Industry surveys regularly show that poor data quality costs large organizations millions annually, and front-line analysts can spend a significant chunk of their time hunting down and fixing data issues. Outsourcing to experts who treat cleansing as a first-class step prevents those costs from piling up in your org.
How Moltech Delivers Scalable, High-Quality Data Solutions ?
Moltech’s value proposition is simple: lower your cost per accurate record, shorten cycle times, and scale without hiring headaches.
What sets Moltech apart:
- Quality by design: Three-layer QA, gold-standard test sets, and automated validations reduce defects at the source.
- Elastic capacity: Onshore program leads with offshore execution teams deliver 24/7 throughput and consistent SLAs.
- Process optimization: We codify your business rules into clear SOPs, data dictionaries, and playbooks—then we keep improving them through defect analytics.
- Technology-enabled workflows: OCR, dedupe, classification models, referential checks, and API-based validation integrated with your systems.
- Security-first operations: Role-based access, encryption in transit and at rest, device controls, and audit trails. We operate within rigorous governance frameworks and align to industry best practices.
- Transparent economics: Per-record or per-hour pricing with clear accuracy SLAs, so you pay for outcomes.
Conclusion: Turn Data Operations into a Strategic Advantage
Outsourcing data processing to experts isn’t just a cost play.
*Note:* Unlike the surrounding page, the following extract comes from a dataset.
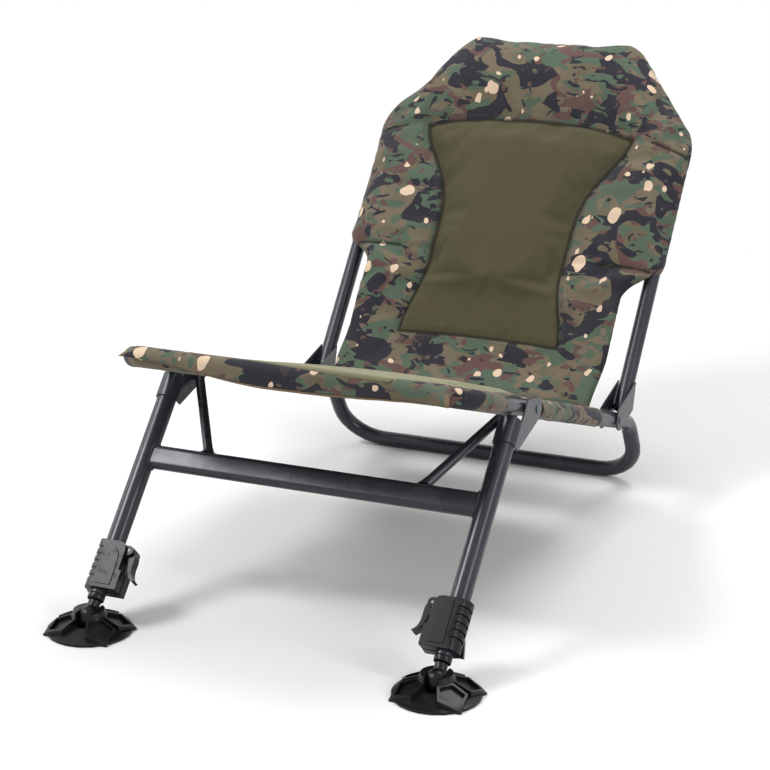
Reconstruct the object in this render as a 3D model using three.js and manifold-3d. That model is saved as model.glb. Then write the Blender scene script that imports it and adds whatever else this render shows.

It’s a path to better accuracy, faster cycles, and scalable operations—exactly what operations heads, CFOs, and business owners need in a market that rewards speed and precision.
Treat accuracy as a financial lever, not a technical nice-to-have. Put TAT and cost per record on a dashboard. Run a pilot and let the numbers speak. If the goal is cost efficiency, scalability, and process optimization, the ROI of expert-led, offshore data services is clear.